■ Data segment:
******
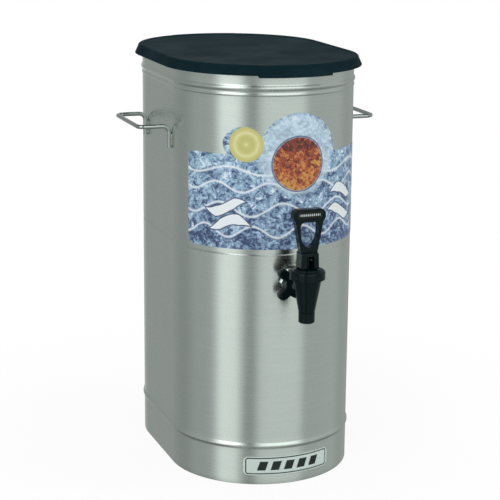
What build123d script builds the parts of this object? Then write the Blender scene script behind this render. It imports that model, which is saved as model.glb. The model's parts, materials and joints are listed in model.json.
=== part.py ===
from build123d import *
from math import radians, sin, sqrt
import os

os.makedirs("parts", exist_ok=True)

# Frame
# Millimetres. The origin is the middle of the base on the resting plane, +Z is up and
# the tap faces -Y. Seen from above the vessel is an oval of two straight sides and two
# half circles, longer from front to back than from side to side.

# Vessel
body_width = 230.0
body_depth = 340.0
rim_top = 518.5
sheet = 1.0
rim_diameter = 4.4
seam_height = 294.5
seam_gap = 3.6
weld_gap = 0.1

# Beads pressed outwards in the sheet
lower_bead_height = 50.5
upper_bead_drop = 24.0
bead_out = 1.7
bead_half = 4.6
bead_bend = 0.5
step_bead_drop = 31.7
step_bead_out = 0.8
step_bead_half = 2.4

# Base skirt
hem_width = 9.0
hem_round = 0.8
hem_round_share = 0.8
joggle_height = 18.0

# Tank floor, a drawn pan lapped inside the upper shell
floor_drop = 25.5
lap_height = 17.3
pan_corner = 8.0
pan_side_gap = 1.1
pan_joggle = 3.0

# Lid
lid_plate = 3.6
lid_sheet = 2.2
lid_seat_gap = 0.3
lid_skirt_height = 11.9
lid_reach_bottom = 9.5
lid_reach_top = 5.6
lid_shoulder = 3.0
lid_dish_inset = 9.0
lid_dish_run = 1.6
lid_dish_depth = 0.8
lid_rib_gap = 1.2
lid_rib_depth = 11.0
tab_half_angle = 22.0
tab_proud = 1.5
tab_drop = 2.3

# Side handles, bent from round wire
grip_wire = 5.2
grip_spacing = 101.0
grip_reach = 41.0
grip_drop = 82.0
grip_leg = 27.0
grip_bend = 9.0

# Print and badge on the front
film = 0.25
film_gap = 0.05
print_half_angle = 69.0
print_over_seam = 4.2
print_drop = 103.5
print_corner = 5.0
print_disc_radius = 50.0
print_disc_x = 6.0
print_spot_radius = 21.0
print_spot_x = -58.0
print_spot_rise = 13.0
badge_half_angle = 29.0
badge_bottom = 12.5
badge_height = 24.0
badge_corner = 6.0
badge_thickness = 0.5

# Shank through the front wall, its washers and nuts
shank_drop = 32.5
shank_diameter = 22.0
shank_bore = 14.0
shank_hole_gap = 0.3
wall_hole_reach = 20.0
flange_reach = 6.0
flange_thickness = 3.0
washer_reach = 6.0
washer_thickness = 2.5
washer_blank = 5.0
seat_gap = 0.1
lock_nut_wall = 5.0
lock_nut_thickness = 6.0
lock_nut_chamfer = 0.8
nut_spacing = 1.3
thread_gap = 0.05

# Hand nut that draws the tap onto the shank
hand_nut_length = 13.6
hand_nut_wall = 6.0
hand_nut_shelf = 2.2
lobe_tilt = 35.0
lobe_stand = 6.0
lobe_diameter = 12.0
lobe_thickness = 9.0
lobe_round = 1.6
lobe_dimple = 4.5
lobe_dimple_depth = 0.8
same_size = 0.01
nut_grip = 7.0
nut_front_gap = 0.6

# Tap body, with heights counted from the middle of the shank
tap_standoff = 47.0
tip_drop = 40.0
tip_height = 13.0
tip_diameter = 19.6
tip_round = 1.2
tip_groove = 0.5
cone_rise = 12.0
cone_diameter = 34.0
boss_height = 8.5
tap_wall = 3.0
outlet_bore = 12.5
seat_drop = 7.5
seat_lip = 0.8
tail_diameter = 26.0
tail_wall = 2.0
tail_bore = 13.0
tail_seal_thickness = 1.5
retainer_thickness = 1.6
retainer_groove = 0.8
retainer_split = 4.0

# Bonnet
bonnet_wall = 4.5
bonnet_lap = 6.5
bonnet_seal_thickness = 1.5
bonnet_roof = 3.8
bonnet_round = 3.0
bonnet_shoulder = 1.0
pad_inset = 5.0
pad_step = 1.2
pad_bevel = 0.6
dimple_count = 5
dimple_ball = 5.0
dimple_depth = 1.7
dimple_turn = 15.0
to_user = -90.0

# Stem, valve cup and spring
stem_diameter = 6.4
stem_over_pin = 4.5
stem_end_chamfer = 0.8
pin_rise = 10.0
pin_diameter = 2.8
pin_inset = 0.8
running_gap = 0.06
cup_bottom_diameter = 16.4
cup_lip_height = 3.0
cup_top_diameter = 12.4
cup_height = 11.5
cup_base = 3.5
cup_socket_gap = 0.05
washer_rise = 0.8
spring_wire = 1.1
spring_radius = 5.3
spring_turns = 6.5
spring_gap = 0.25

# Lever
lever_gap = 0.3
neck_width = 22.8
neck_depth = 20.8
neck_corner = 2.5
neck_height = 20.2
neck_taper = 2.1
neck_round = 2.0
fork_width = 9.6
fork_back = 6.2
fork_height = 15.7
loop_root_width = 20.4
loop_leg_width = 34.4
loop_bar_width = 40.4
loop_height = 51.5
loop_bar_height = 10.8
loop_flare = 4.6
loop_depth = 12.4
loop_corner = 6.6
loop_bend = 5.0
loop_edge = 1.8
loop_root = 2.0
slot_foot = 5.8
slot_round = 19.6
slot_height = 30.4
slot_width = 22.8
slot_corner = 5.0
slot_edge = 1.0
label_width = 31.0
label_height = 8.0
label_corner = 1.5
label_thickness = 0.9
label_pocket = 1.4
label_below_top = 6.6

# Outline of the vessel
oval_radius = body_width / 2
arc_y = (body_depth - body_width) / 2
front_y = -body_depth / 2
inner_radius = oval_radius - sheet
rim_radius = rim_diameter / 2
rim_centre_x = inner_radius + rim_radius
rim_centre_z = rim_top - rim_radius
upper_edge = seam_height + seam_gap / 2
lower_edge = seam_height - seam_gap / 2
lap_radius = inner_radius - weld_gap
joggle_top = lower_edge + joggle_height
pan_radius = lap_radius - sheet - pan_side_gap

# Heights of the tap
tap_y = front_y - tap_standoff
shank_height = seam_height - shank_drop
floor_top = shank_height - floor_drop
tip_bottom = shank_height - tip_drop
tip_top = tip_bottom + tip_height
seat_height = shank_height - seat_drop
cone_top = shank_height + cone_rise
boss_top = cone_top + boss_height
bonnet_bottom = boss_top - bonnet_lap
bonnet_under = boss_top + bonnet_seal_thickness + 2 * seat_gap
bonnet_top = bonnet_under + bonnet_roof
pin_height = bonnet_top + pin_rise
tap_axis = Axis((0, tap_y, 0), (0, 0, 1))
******
■ Exercise directions:
Scan the data for the word "parts" and copy every line where it shows up.

■ Task result:
What build123d script builds the parts of this object? Then write the Blender scene script behind this render. It imports that model, which is saved as model.glb. The model's parts, materials and joints are listed in model.json.
os.makedirs("parts", exist_ok=True)